This Court responded to those developments by: (1) entering the 1979 Supplemental
Decree; (2) denying the motions of the Fort Mojave, Chemehuevi, and Quechan
Tribes to intervene insofar as they sought to oppose entry of the Supplemental
Decree; and (3) referring other matters raised by the United States and
the five Tribes to a second Special Master, Senior Judge Elbert P. Tuttle,
for his recommendations. See Arizona II, 460 U.S. at 612. Significantly,
the parties agreed to revise Article II(D) of the 1964 Decree to enlarge
the number of Tribes that could assert boundary lands claims. See Arizona
v. California, 439 U.S. 419, 421 (1979). As a result of the 1979 Supplemental
Decree, Article II(D)(5) Decree stated:
The quantities [of water] fixed in [the 1964 Decree sections setting forth
the water rights of each of the five Tribes] shall continue to be subject
to appropriate adjustment by agreement or decree of this Court in the event
that the boundaries of the respective reservations are finally determined.
Ibid. (as quoted, with bracketed passages supplied by this Court, in Arizona
II, 460 U.S. at 634). In the words of this Court, the 1979 Supplemental
Decree "not only expressly left unaffected Article II(D)(5) providing
for possible adjustments with respect to the Colorado River and Fort Mojave
Reservations, but it also left open the issues about the boundaries of the
other Reservations." Ibid. The Court referred the boundary lands issues,
together with the omitted lands issues, to Master Tuttle. Ibid.
Master Tuttle prepared a Final Report explaining his recommendations. See
Arizona II, 460 U.S. at 612-613. He concluded that the Tribes should be
allowed to intervene, see Tuttle Report 22-23, and he then addressed the
omitted lands issues, see id. at 29-55, and the boundary lands issues, see
id. at 55-76. In the case of the omitted lands claims, the State Parties
argued that the Tribes were precluded by principles of res judicata from
claiming additional water rights because the United States should have made
claims for those lands in the proceedings before Master Rifkind. See id.

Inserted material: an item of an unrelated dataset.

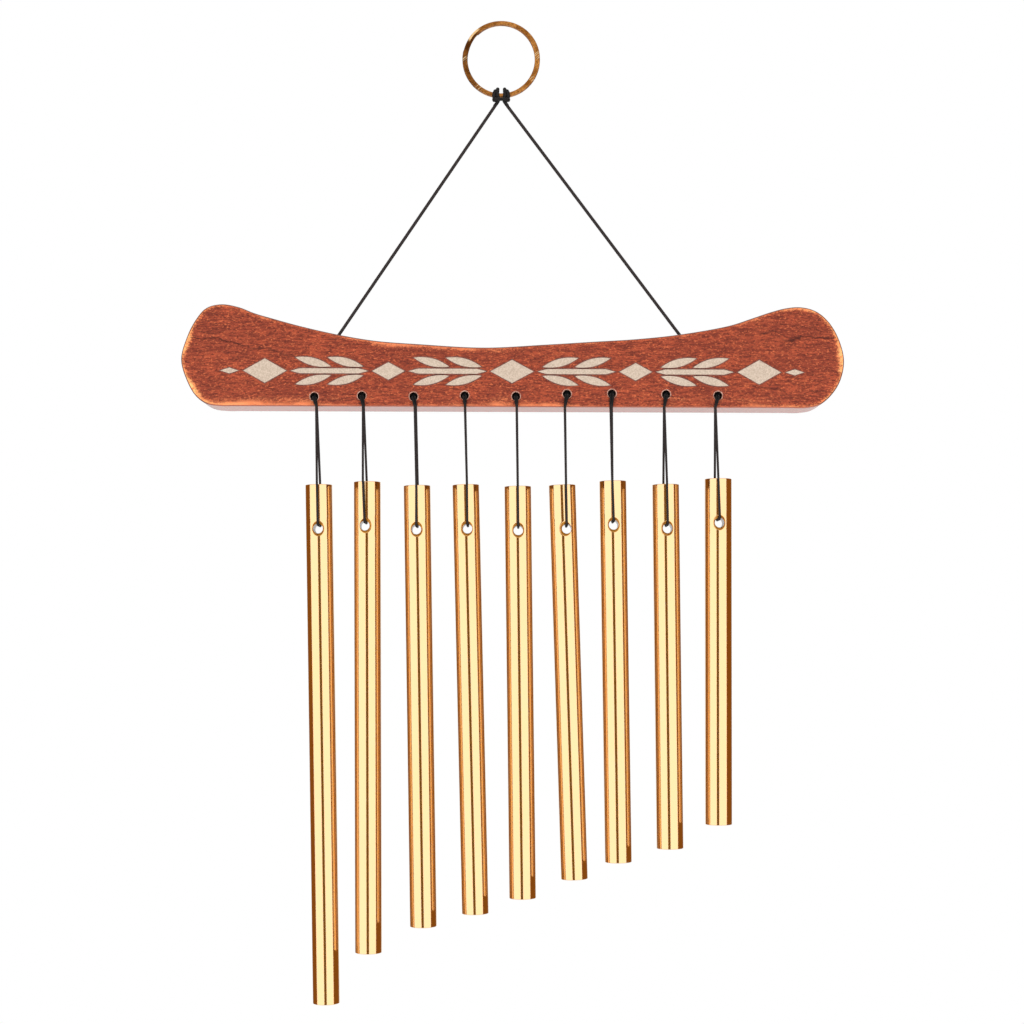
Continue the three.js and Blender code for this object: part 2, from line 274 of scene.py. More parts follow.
def smoothCurve(corners, steps, closed):
    # curve through the corners: on each stretch a cubic whose end slopes come from the three-point
    # rule with square-root spacing; an open one is carried on past its ends for those slopes
    corners = np.asarray(corners, float)
    if closed:
        line = np.concatenate([corners[-1:], corners, corners[:2]])
    else:
        line = np.concatenate([2 * corners[:1] - corners[1:2], corners, 2 * corners[-1:] - corners[-2:-1]])
    before, here, after, beyond = line[:-3], line[1:-2], line[2:-1], line[3:]
    spacing = lambda a, b: np.sqrt(np.linalg.norm(b - a, axis=1))[:, None]
    first, second, third = spacing(before, here), spacing(here, after), spacing(after, beyond)
    slopeHere = (here - before) / first - (after - before) / (first + second) + (after - here) / second
    slopeAfter = (after - here) / second - (beyond - here) / (second + third) + (beyond - after) / third
    slopeHere, slopeAfter = (slopeHere * second)[:, None], (slopeAfter * second)[:, None]
    t = np.linspace(0, 1, steps, endpoint=False)[None, :, None]
    here, after = here[:, None], after[:, None]
    curve = (here + slopeHere * t + (3 * (after - here) - 2 * slopeHere - slopeAfter) * t**2
             + (2 * (here - after) + slopeHere + slopeAfter) * t**3)
    return curve.reshape(-1, corners.shape[1])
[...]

at 29-30. Master Tuttle rejected that argument and concluded that Article
IX of the Decree, which preserved the Court's power to modify the Decree,
376 U.S. at 353, permitted the United States and the Tribes to seek the
additional water rights. See Tuttle Report 32. In the case of the boundary
lands claims, the State Parties did not raise a preclusion defense. To the
contrary, as Master Tuttle explained:
All the parties agree that the Court should now determine any additional
present perfected rights. Although the 1964 Decree acknowledged and expressly
provided for boundary disputes only with respect to the Fort Mojave and
Colorado River Indian Reservations, the additional proviso of the 1979 Decree,
issued after the Court was apprised of boundary disputes concerning the
other Reservations, indicates that the amounts determined for all five Reservations
"shall continue" to be subject to adjustment. Thus, adjustments
for boundary determinations affecting any of the Reservations were explicitly
provided for in the 1979 Decree and impliedly contemplated in the 1964 Decree
"in the event that the boundaries of the respective reservations are
finally determined." [footnote omitted]
The State Parties concede that when the boundary lines have been finally
determined, the Court should allot the water rights in proportion to the
practicably irrigable acreage of additional boundary lands, and urge that
the Court should now consider such an allotment [footnote omitted]. They
contend, however, that the boundaries have not been finally determined and
that I should make a de novo determination of the boundaries for recommendation
to the Court. The issue, then, is whether the Secretarial orders, court
judgments, and Act of Congress relied on by the Tribes and the United States
are the sort of final determinations contemplated by the Court's Decrees.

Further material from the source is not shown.